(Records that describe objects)
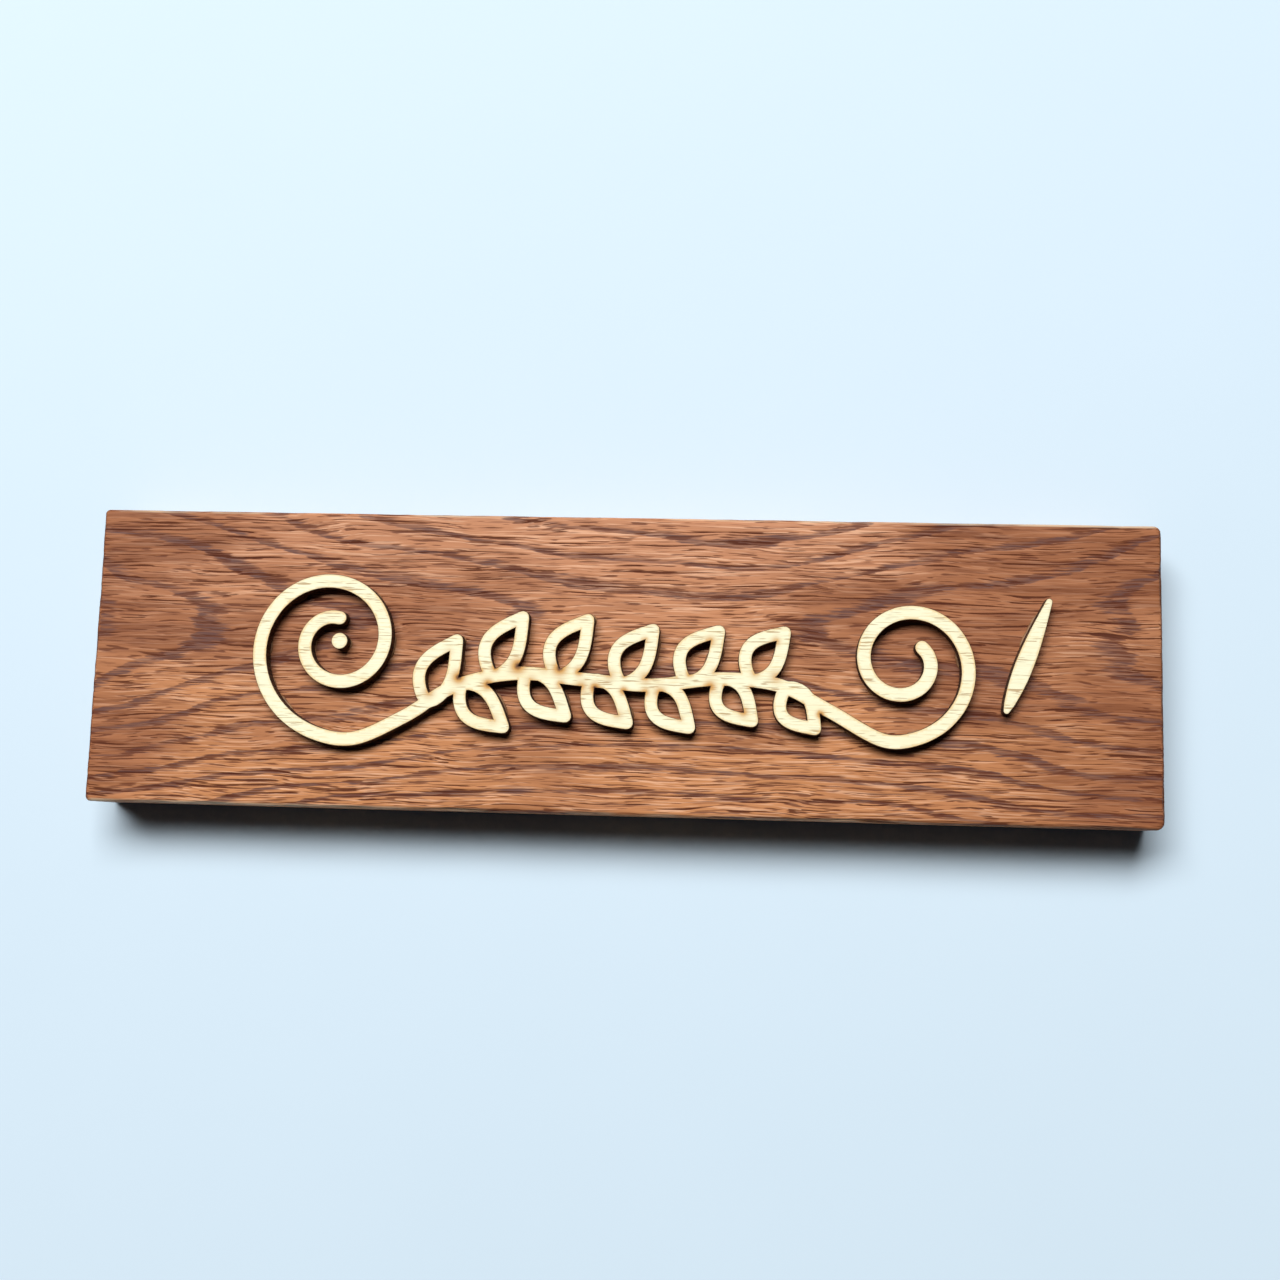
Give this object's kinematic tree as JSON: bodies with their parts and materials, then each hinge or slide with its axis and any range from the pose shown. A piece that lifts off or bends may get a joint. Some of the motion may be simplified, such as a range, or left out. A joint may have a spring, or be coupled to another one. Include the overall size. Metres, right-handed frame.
{
  "type": "wooden award plaque",
  "caption": "Rectangular stained-oak block plaque with pale laser-cut plywood ornament glued to its face; lies flat or stands on its long edge.",
  "frame": {"origin": "centre of the back face, the face that the plaque lies on", "axes": "+X along the board's length, left to right as the face is read; +Y up the face; +Z out of the front face"},
  "size_m": [0.25, 0.07, 0.0213],
  "materials": {
    "stained_oak": "stained and lightly oiled, open grain, eased edges",
    "pale_ply": "raw pale plywood, laser-cut, scorched edges",
    "dried_glue": "dried wood glue, a semi-clear amber that reads dark over the stained wood"
  },
  "bodies": {
    "root": {"plaque_board": "stained_oak", "sprig_cutout": "pale_ply", "accent_leaf_cutout": "pale_ply", "berry_cutout": "pale_ply", "sprig_glue": "dried_glue", "accent_leaf_glue": "dried_glue", "berry_glue": "dried_glue"}
  },
  "joints": []
}
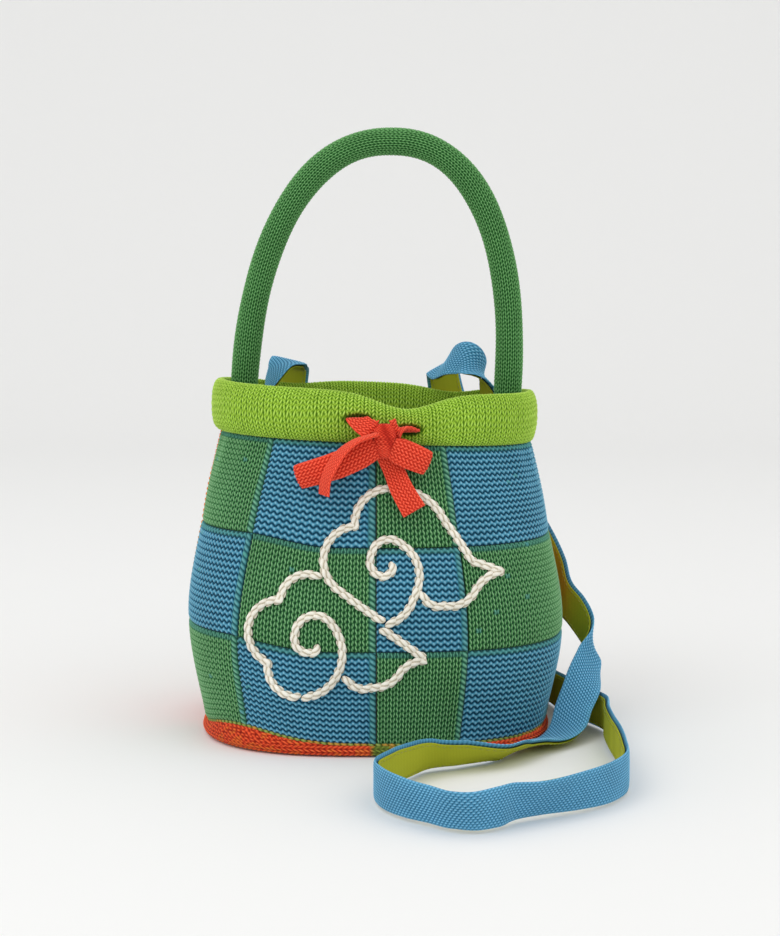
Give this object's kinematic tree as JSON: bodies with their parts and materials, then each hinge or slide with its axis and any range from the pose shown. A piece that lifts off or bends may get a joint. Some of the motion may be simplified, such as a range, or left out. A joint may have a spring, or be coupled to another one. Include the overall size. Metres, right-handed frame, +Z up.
{
  "type": "mini bag",
  "caption": "Small knitted patchwork bucket bag with a stuffed arch handle, a lined shoulder strap, a rolled rim and a drawstring bow.",
  "frame": {"origin": "centre of the flat bottom, on the surface that the bag stands on", "axes": "+Z up through the mouth, -Y towards the front with the bow, +X to the right seen from the front"},
  "size_m": [0.2347, 0.3526, 0.3368],
  "materials": {
    "green_knit": "stocking stitch in green cotton with blue flecks",
    "blue_knit": "purl stitch in light blue cotton over dark teal",
    "red_orange_knit": "stocking stitch in red and orange cotton",
    "orange_green_knit": "stocking stitch in green plated with orange",
    "lime_knit": "fine stocking stitch in lime cotton",
    "red_tie_knit": "fine flat knit in red cotton",
    "handle_knit": "fine tubular knit in green cotton",
    "strap_knit": "fine flat knit in blue cotton",
    "olive_lining": "plain woven olive cloth with stitched edges",
    "cotton_lining": "plain woven cotton",
    "cream_yarn": "thick stranded cotton yarn",
    "stuffing": "soft polyester stuffing"
  },
  "bodies": {
    "bag": {"base_left": "red_orange_knit", "base_middle": "orange_green_knit", "base_right": "red_orange_knit", "base_seam": "orange_green_knit", "drawstring_band": "red_tie_knit", "handle_end_left": "handle_knit", "handle_end_right": "handle_knit", "lining_back": "cotton_lining", "lining_base": "cotton_lining", "lining_front": "cotton_lining", "lower_cloud_curl": "cream_yarn", "lower_cloud_outline_left": "cream_yarn", "lower_cloud_outline_right": "cream_yarn", "patch_back_row1_column1": "orange_green_knit", "patch_back_row1_column2": "red_orange_knit", "patch_back_row1_column3": "orange_green_knit", "patch_back_row1_column4": "red_orange_knit", "patch_back_row2_column1": "red_orange_knit", "patch_back_row2_column2": "orange_green_knit", "patch_back_row2_column3": "red_orange_knit", "patch_back_row2_column4": "orange_green_knit", "patch_back_row3_column1": "orange_green_knit", "patch_back_row3_column2": "red_orange_knit", "patch_back_row3_column3": "orange_green_knit", "patch_back_row3_column4": "red_orange_knit", "patch_front_row1_column1": "green_knit", "patch_front_row1_column2": "blue_knit", "patch_front_row1_column3": "green_knit", "patch_front_row1_column4": "blue_knit", "patch_front_row2_column1": "blue_knit", "patch_front_row2_column2": "green_knit", "patch_front_row2_column3": "blue_knit", "patch_front_row2_column4": "green_knit", "patch_front_row3_column1": "green_knit", "patch_front_row3_column2": "blue_knit", "patch_front_row3_column3": "green_knit", "patch_front_row3_column4": "blue_knit", "rim_casing": "lime_knit", "side_seam_left": "red_orange_knit", "side_seam_right": "red_orange_knit", "strap_face": "strap_knit", "strap_lining": "olive_lining", "upper_cloud_curl": "cream_yarn", "upper_cloud_outline": "cream_yarn"},
    "handle": {"handle_cover": "handle_knit", "handle_core": "stuffing"},
    "bow": {"bow_knot": "red_tie_knit", "bow_loop_left": "red_tie_knit", "bow_loop_right": "red_tie_knit", "bow_tail_left": "red_tie_knit", "bow_tail_right": "red_tie_knit", "bow_lead_left": "red_tie_knit", "bow_lead_right": "red_tie_knit"}
  },
  "joints": [
    {"name": "handle_fold", "type": "hinge", "parent": "bag", "child": "handle", "pos_m": [0, 0, 0.191], "axis": [1, 0, 0], "range_deg": [-60, 60], "stiffness_Nm_per_rad": 0.08},
    {"name": "drawstring_pull", "type": "slide", "parent": "bag", "child": "bow", "axis": [0, -1, 0], "range_m": [0, 0.012]}
  ]
}
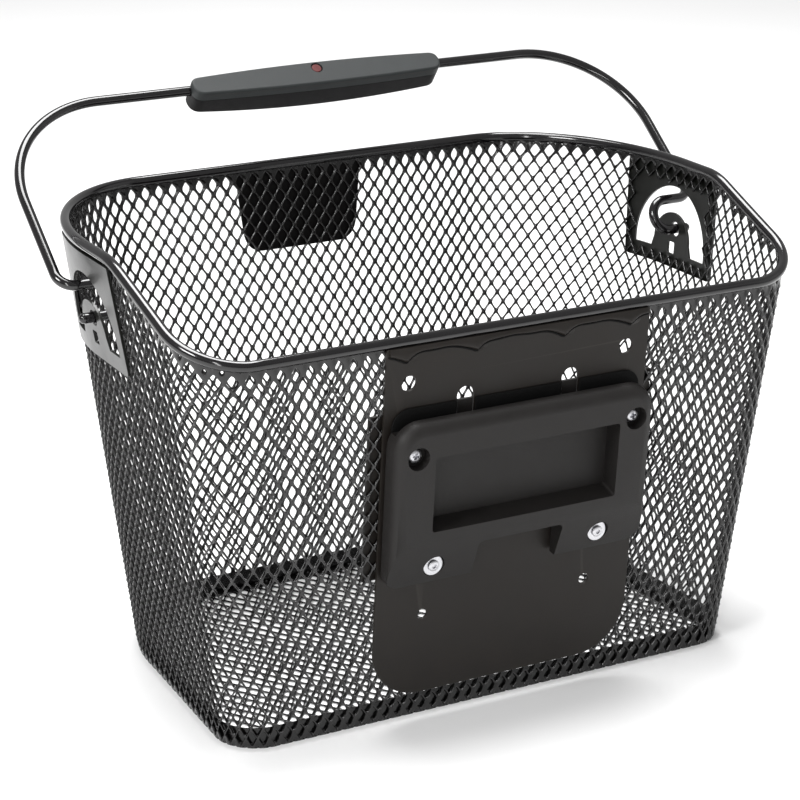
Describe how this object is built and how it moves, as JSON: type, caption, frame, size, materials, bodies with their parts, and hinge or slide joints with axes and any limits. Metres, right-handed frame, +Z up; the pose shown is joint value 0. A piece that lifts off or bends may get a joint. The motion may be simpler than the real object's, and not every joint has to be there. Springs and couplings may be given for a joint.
{
  "type": "handlebar basket",
  "caption": "Open-top handlebar basket of black expanded steel mesh with a steel rim, a folding bail handle and a quick-release adapter plate.",
  "frame": {"origin": "middle of the bounding box at the height of the floor's underside", "axes": "+Z up, +Y away from the rider so that the mounting plate is on the -Y side, +X to the right seen from the mounting plate's side, left and right halves mirrored about X = 0"},
  "size_m": [0.3824, 0.2445, 0.2964],
  "materials": {
    "gloss_paint": "glossy black stove enamel on steel wire and sheet",
    "mesh_paint": "semi-gloss black coating on expanded steel mesh",
    "plate_paint": "satin charcoal coating on flat sheet steel",
    "pad_rubber": "matt black rubber sheet",
    "adapter_plastic": "finely grained dark grey moulded plastic",
    "zinc": "bright zinc plating",
    "grip_plastic": "matt anthracite moulded plastic",
    "red_plastic": "red plastic plug"
  },
  "bodies": {
    "basket": {"rim_ring": "gloss_paint", "wall_mesh": "mesh_paint", "floor_mesh": "mesh_paint", "floor_band": "mesh_paint", "mounting_plate": "plate_paint", "counter_plate": "plate_paint", "rubber_pad": "pad_rubber", "adapter_plate": "adapter_plastic", "weld_bead_1": "plate_paint", "weld_bead_2": "plate_paint", "weld_bead_3": "plate_paint", "weld_bead_4": "plate_paint", "upper_screw_left": "zinc", "lower_screw_left": "zinc", "lower_washer_left": "zinc", "upper_nut_left": "zinc", "lower_nut_left": "zinc", "upper_screw_right": "zinc", "lower_screw_right": "zinc", "lower_washer_right": "zinc", "upper_nut_right": "zinc", "lower_nut_right": "zinc", "left_bracket": "gloss_paint", "right_bracket": "gloss_paint", "front_badge_plate": "gloss_paint"},
    "bail": {"bail_wire": "gloss_paint", "grip_rear_shell": "grip_plastic", "grip_front_shell": "grip_plastic", "grip_dot": "red_plastic"}
  },
  "joints": [
    {"name": "bail_hinge", "type": "hinge", "parent": "basket", "child": "bail", "pos_m": [0, 0.01057, 0.2035], "axis": [-1, 0, 0], "range_deg": [-126, 42]}
  ]
}
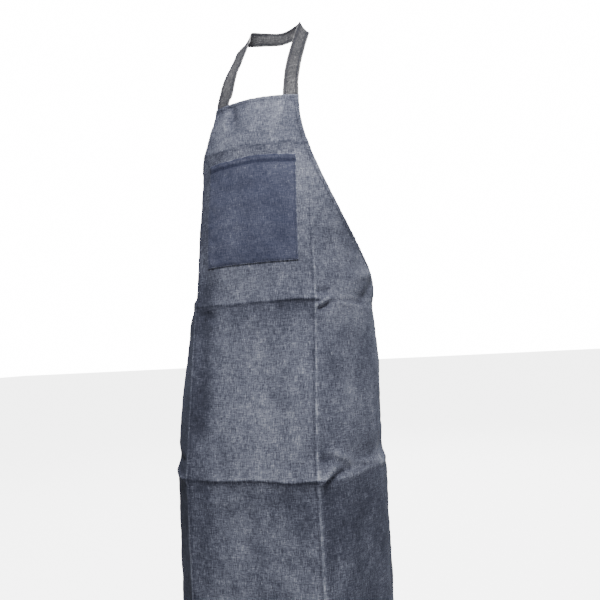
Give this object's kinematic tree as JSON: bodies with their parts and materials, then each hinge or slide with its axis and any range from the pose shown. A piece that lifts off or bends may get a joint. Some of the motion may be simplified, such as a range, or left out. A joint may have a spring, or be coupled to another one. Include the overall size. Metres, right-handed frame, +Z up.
{
  "type": "bib apron",
  "caption": "Full-length denim bib apron with a patch pocket, neck strap and waist ties in a bow, draped as worn.",
  "frame": {"origin": "where the middle of the neck strap rests on the nape or on a hook, on the strap's bearing face", "axes": "+Z up, the apron's front faces -Y, +X is the wearer's left"},
  "size_m": [0.4036, 0.3673, 1.283],
  "materials": {
    "denim": "washed chambray denim with slubs",
    "pocket_denim": "darker chambray denim",
    "tape": "folded denim tape",
    "thread": "navy sewing thread"
  },
  "bodies": {
    "neck_strap": {"neck_strap": "tape"},
    "apron": {"body_panel": "denim", "pocket": "pocket_denim", "bow_knot": "tape", "bib_hem_stitching": "thread", "bottom_hem_stitching": "thread", "pocket_mouth_stitching": "thread", "pocket_seam_stitching": "thread", "strap_end_left": "tape", "waist_tie_left": "tape", "bow_loop_left": "tape", "armhole_stitching_left": "thread", "side_hem_stitching_left": "thread", "pocket_tack_left": "thread", "strap_tack_left": "thread", "tie_tack_left": "thread", "strap_end_right": "tape", "waist_tie_right": "tape", "bow_loop_right": "tape", "armhole_stitching_right": "thread", "side_hem_stitching_right": "thread", "pocket_tack_right": "thread", "strap_tack_right": "thread", "tie_tack_right": "thread"},
    "tie_tail_left": {"tie_tail_left": "tape"},
    "tie_tail_right": {"tie_tail_right": "tape"}
  },
  "joints": [
    {"name": "strap_seam", "type": "hinge", "parent": "neck_strap", "child": "apron", "pos_m": [0, -0.2043, -0.242], "axis": [1, 0, 0], "range_deg": [-60, 15]},
    {"name": "tail_swing_left", "type": "hinge", "parent": "apron", "child": "tie_tail_left", "pos_m": [0.0065, 0.02767, -0.6173], "axis": [0, 1, 0], "range_deg": [-40, 20]},
    {"name": "tail_swing_right", "type": "hinge", "parent": "apron", "child": "tie_tail_right", "pos_m": [-0.0065, 0.01967, -0.6173], "axis": [0, 1, 0], "range_deg": [-20, 40]}
  ]
}
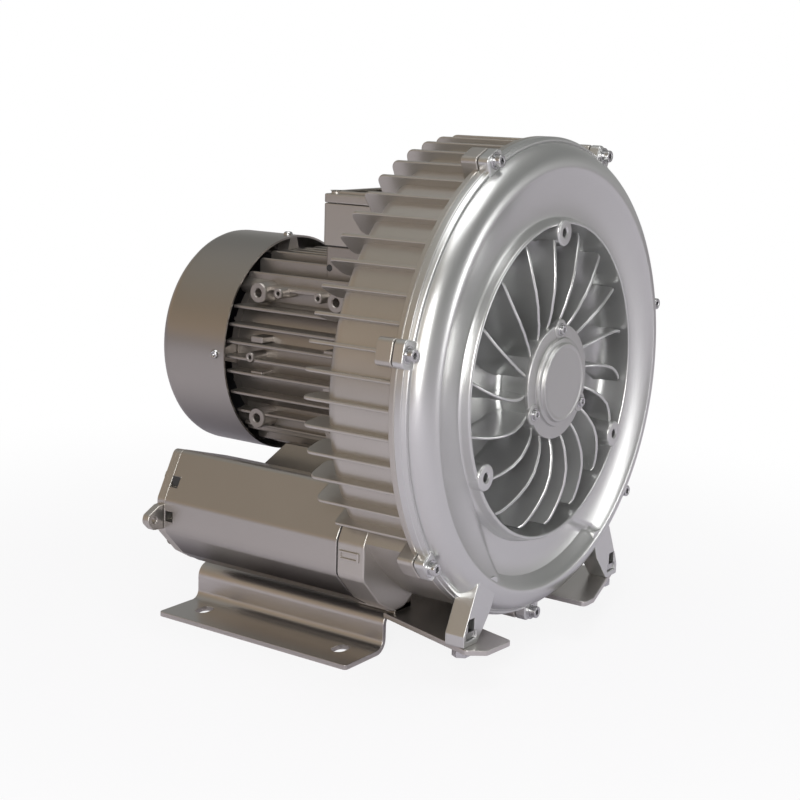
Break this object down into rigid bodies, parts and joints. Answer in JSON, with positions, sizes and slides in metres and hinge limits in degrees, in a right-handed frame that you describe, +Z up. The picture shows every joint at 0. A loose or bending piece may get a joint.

» SHORT EXERCISE
Nothing but a number is needed here: how many lines hold the string "limits"?

» FINISHED EXERCISE
2